Veni, Veni Emmanuel (cri du socialiste Lazare au Messie)

Si quelqu'autre que Macron des quatre principaux candidats avait été élu-e, la Ve République, dans la forme que lui avait donnée De Gaulle, aurait vécu. Elle aurait tout de même duré plus longtemps que toutes les autres sauf la IIIe (née de la défaite de 1870, morte de celle de 1940), mais les institutions politiques ne peuvent avoir prétention d'éternité, et quand elles prennent sur la société un retard tel qu'elles entravent la société, elles changent. Ou s'effondrent. Ou sont renversées : on appelle cela une révolution. C'était le titre, fort présomptueux, que Macro, avait donné à son livre. C'est peut-être ce que son élection a pour mission (divine ?) d'éviter. En le provoquant, en format réduit et contenu, à gauche -à commencer par le PS, qui, il est vrai, a bien besoin d'un miracle : Lazare attend Emmanuel.

En pleine décomposition, et hors d'état de colmater les fuites qui le vident, le PS, de toute évidence, est le seul responsable de sa défaite : il a nourri le rassemblement "social-libéral" de Macron d'un côté, le rassemblement des "insoumis" de Mélenchon de l'autre. Résultat : l'invention socialiste d'une machine à remonter le temps politique, jusqu'en 1969, lorsque Gaston Defferre, baron SFIO et Maire de Marseille, se gaufrait avec 5 % des suffrages, quatre fois moins que le communiste (de l'espèce stalinienne) Duclos, et se retrouvait en quatrième position de la présidentielle. Mais deux ans plus tard, Mitterrand prenait le PS tout racorni d'assaut (avec le concours de Defferre), puis signait avec le PC et les radicaux de gauche un programme commun de gouvernement, faisait du PS le premier parti de France et finalement, douze ans après la déroute, se faisait élire à la présidence et faisait élire une majorité absolue de députés socialistes à l'Assemblée Nationale. Hamon, aujourd'hui, c'est Savary (le chef du PS de 1969).
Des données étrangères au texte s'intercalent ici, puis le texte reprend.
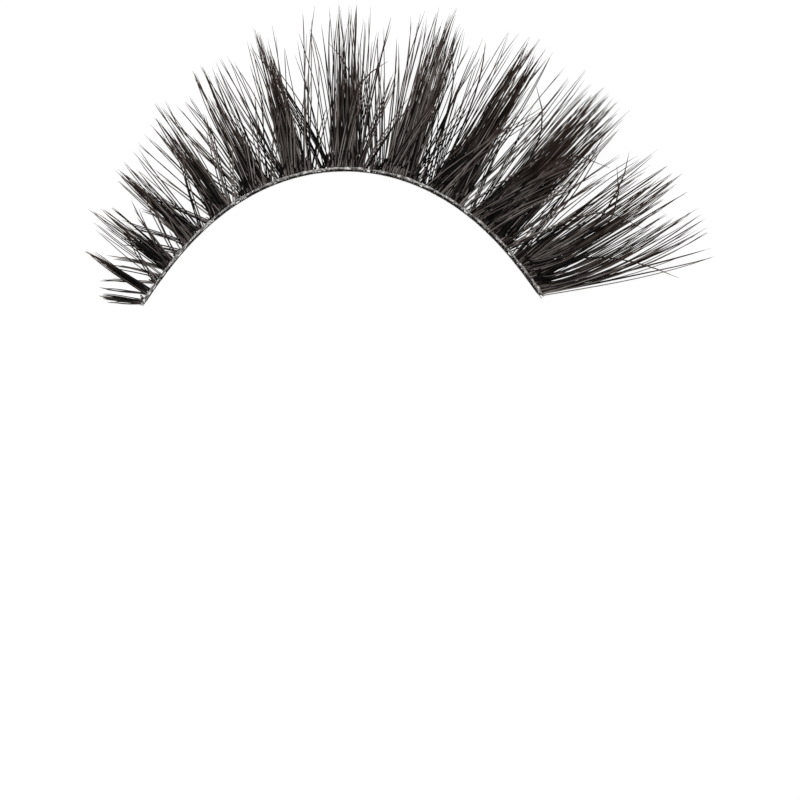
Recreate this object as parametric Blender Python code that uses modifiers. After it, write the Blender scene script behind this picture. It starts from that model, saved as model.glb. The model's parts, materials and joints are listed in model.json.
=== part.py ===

Ou Rocard : alors chef du PSU (la gauche socialiste hors du PS), le futur premier ministre avait lui aussi été candidat à la présidentielle. Il n'avait obtenu que 3 % des suffrages, mais avec quelques idées d'avance sur celles de la "vieille maison", il finissait par la rallier. D'ailleurs, pendant toute sa campagne et au soir de sa défaite, Hamon n'était pas entouré par les "éléphants du PS ", mais par les jeunes socialistes (ou pas socialistes, mais des jeunes). Si renouvellement du PS il peut y avoir, c'est de là qu'il partira. Et s'il n'y a pas renouvellement, il n'y aura tout simplement plus de PS, sinon à l'image de ce que sont les groupes socialistes américains : des tendances ou des aiguillons d'un grand machin centre-gauche. Ou de ce qu'est devenu le PASOK grec : une survivance racornie, dont la place politique a été prise par une "gauche de la gauche"convertie à la social-démocratie -et qui a applaudi à la victoire de Macron.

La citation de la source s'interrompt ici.